On June 19, 2015, two days after the Emanuel Nine tragedy, while reluctantly being at the bond hearing of Dylann Roof, I heard the whispering voice of God calling me again to tell me to do something that I had no intentions of doing. He said, “Get up; I have something to say.” In that court room I got up and from my mouth came words of forgiveness toward Dylann Roof, and as a result of that I gained the ”peace of God that surpasses all understanding…” Once again I realized that God predestined me to forgive Dylann. Thus came the title Called to Forgive.

What is a favorite Bible passage of yours and why?

Rev.

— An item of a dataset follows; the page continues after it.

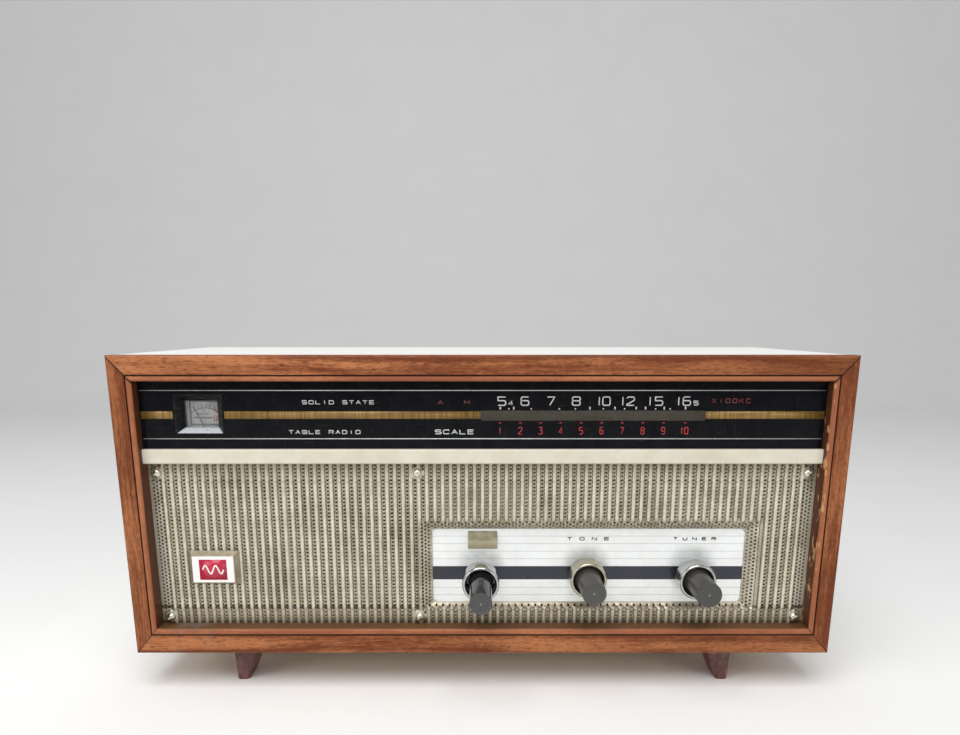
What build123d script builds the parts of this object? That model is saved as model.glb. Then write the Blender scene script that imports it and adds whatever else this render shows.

Anthony B. Thompson: Luke 23:34 is one of my favorite Bible passage because it reminds me that I am a sinner who needs God’s forgiveness. And out of love for a sinner like me, God gave his son Jesus, who is not a sinner, to bare my pain and suffering by shedding his blood on the cross so that I could be forgiven! This Bible passage reminds me that made that forgiveness possible for me by God through the blood that Jesus shed on the cross for my sins. And being that God forgave me for so much, how could I not forgive someone who did less to me than was done to Jesus.

What are your thoughts about Bible Gateway and the Bible Gateway App and Bible Audio App?

Rev. Anthony B. Thompson: I use the Bible Gateway App periodically to assist me in the preparation of some sermons, Bible study, and Sunday school lessons. It is very useful as it enables me to find reference books more expediently and in one location. My colleagues and I have been able to search simultaneously for different information and then share that information with each other through social media, which helps us to complete our assignments more quickly. It is a very resourceful and necessary tool.


Bio: The Reverend Anthony Batiste Thompson is the pastor of Holy Trinity Reformed Episcopal Church of Charleston. The Reverend Thompson was married to the late Myra Thompson. They have three children and six grandchildren.